The year ahead will be decisive for anyone who moves money across borders. The pipes are getting faster, richer in data and—thanks to new rails—less dependent on legacy correspondent chains. Below are the developments most likely to shape pricing, user experience and compliance over the next twelve months.
Real-time settlement goes truly cross-border
Instant domestic schemes such as PIX, Faster Payments and FedNow are no longer siloed. Banks and fintechs are stitching them together so euros, dollars and reais can hop borders in minutes, with Swift gpi providing end-to-end tracking when local rails are not yet linked. Expect more bilateral hooks—Singapore-India, Brazil-UK, EU-UAE—plus the first multi-lateral pilots that clear FX and finalise funds while you watch the status bar.
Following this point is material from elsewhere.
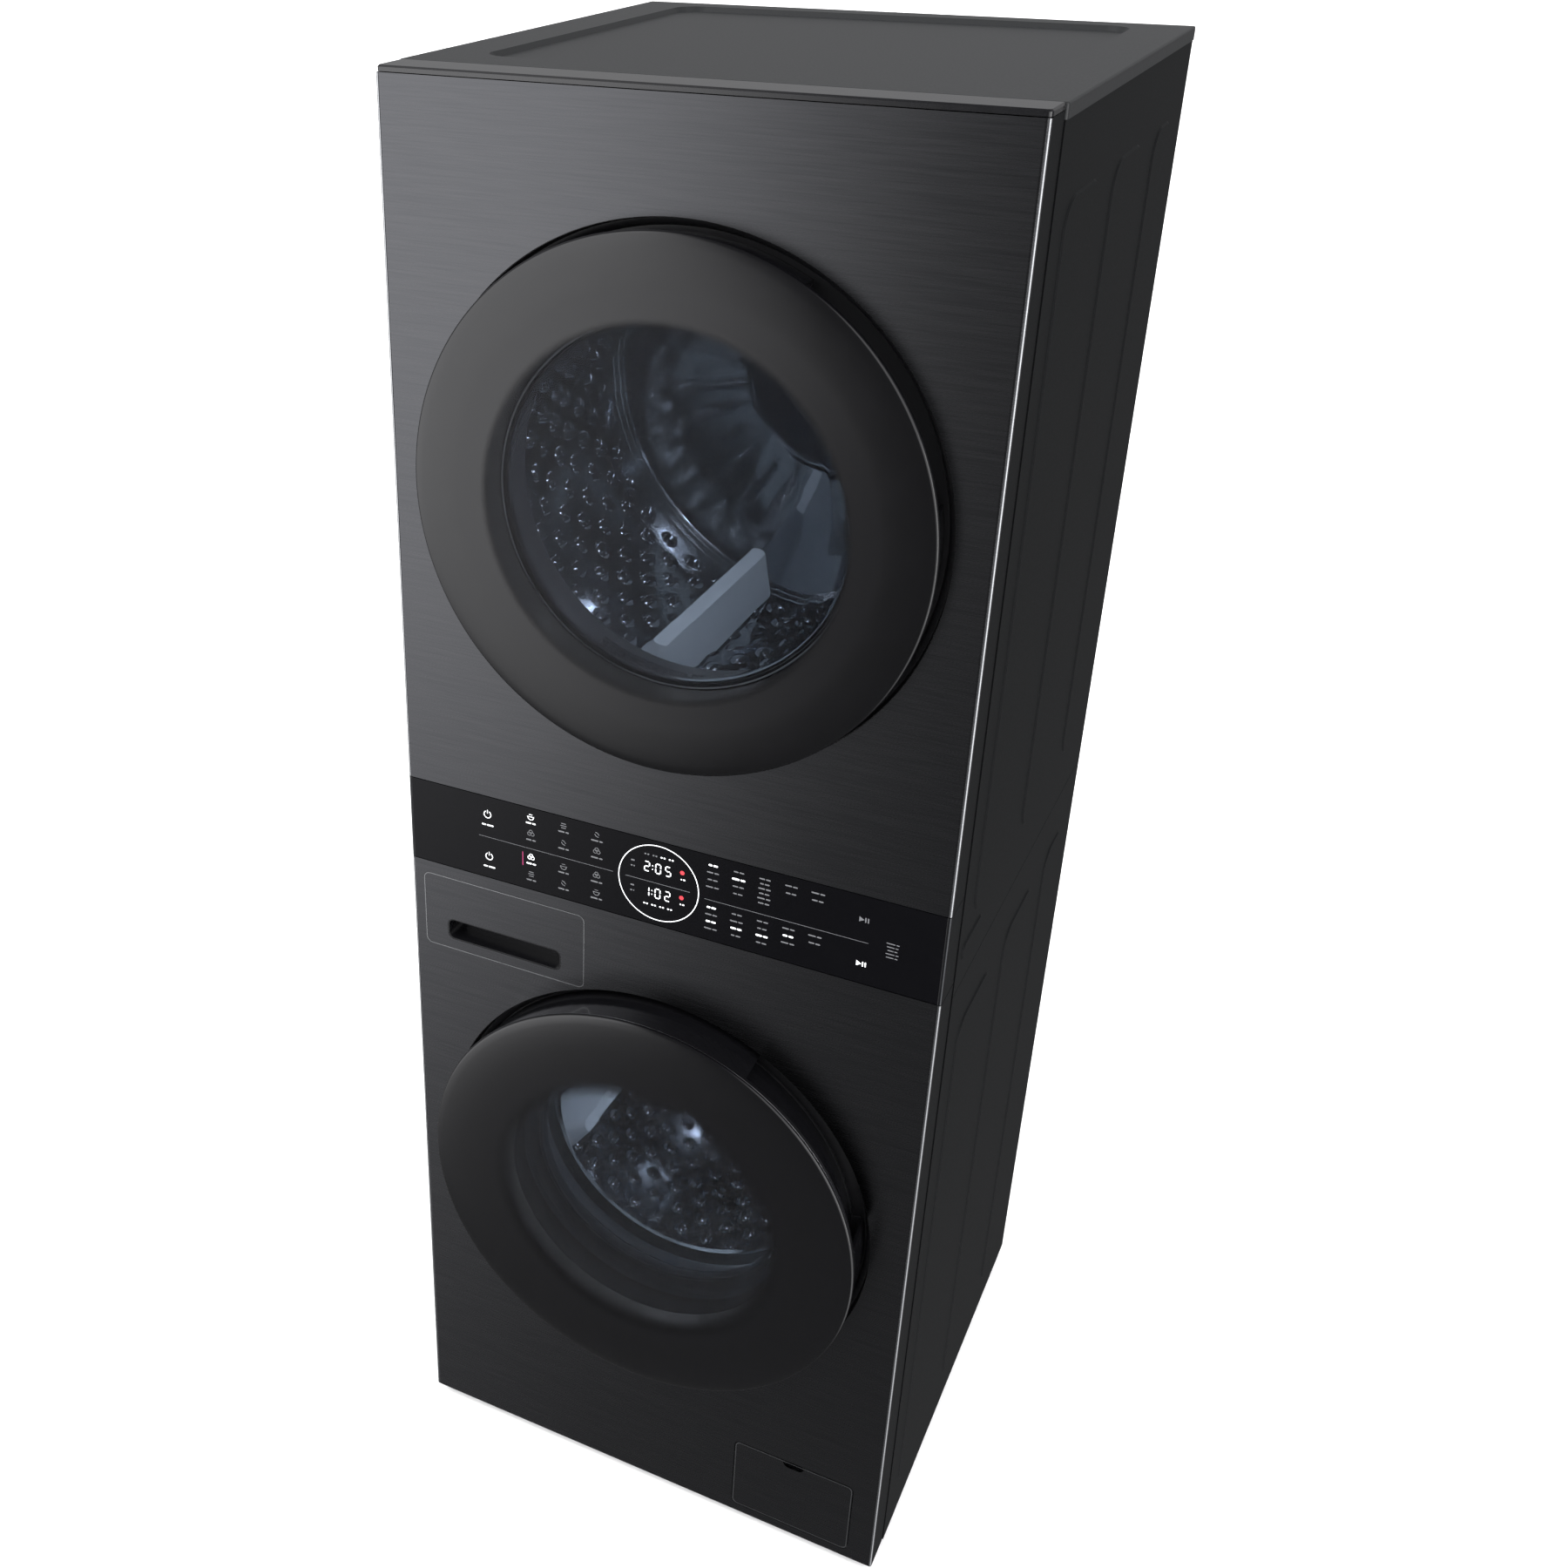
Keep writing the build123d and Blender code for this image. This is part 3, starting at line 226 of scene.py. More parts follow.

ISO 20022 becomes the common language
By November most high-value clearing systems and the majority of Swift traffic will speak ISO 20022. The switchover replaces free-text fields with structured data, letting algorithms route payments, screen sanctions and auto-reconcile invoices without manual keying. Merchants that embed the richer format into invoices and payout files will enjoy fewer repair fees and a sharp drop in false fraud flags.
Digital wallets eclipse cards in many corridors
Worldpay’s latest survey shows wallets already handle two-thirds of global e-commerce spend and nearly 40 % of point-of-sale sales. Lower interchange, built-in tokenisation and biometric log-ins make them the default for Gen Z shoppers. For merchants the play is clear: integrate the top two wallets in every target market, then measure the uplift in approval rates and conversion speed.
CBDC pilots shift from lab to production
Wholesale central-bank digital-currency programmes such as mBridge and Acacia are testing 24/7 PvP (payment-versus-payment) across multiple jurisdictions. While consumer launches will stay cautious, expect large importers, exporters and treasury desks to join sandbox corridors that cut settlement from days to seconds and slash cost by stripping out correspondent fees.
Regulation forces transparency—and offers new pipes
Europe’s PSD3 draft, the UK’s emerging payments perimeter and Australia’s phased licensing revamp all tighten duty-of-care standards while opening fresh APIs. Open-banking payments will gain the right to hold funds, turning them into a credible card alternative for everything from gig-economy payouts to B2B invoices. Compliance teams should budget time for enriched reporting; product teams can seize the chance to embed direct-to-bank checkout buttons.
AI-driven orchestration and risk
Machine-learning engines now decide in 20 milliseconds which acquirer, currency and authentication flow will maximise approval probability and minimise fraud. The same models watch hundreds of features—device fingerprint, BIN velocity, FX spread—then reroute traffic mid-session if a cheaper or safer path opens. Early adopters report three-figure basis-point gains in margin and meaningful drops in chargebacks.

Treasury tools become self-driving
Multi-currency accounts already let finance teams hold dozens of balances; the next layer automates swaps when rates hit pre-set thresholds or when forecast cash gaps appear. Add ISO 20022-rich payment data and predictive liquidity models suddenly get the granularity to hedge only the net exposure, cutting forward-contract costs by double digits.
Strategic to-do list
- Adopt the new data standard. Switch APIs to ISO 20022 and map your ERP fields now, before counterparties demand it.
- Integrate local wallets first. Measure cart-conversion lift in each region and expand to the next wallet when ROI shows.
- Join an instant-payment corridor. Even a single real-time link can free days of working capital.
- Pilot a CBDC sandbox. If you move high-value B2B funds, sign up for a test tranche; the learning curve is shallow and the settlement benefits concrete.
- Feed transaction data to your AI router. More signals mean sharper decisions on routing and fraud risk.
- Monitor the rule book. PSD3, FSMA and Australia’s new licence classes arrive sooner than you think; assign owners for each.
Businesses that execute on these tasks will not just follow the 2025 international-payment trends—they will ride them to faster cash, lower fees and happier customers.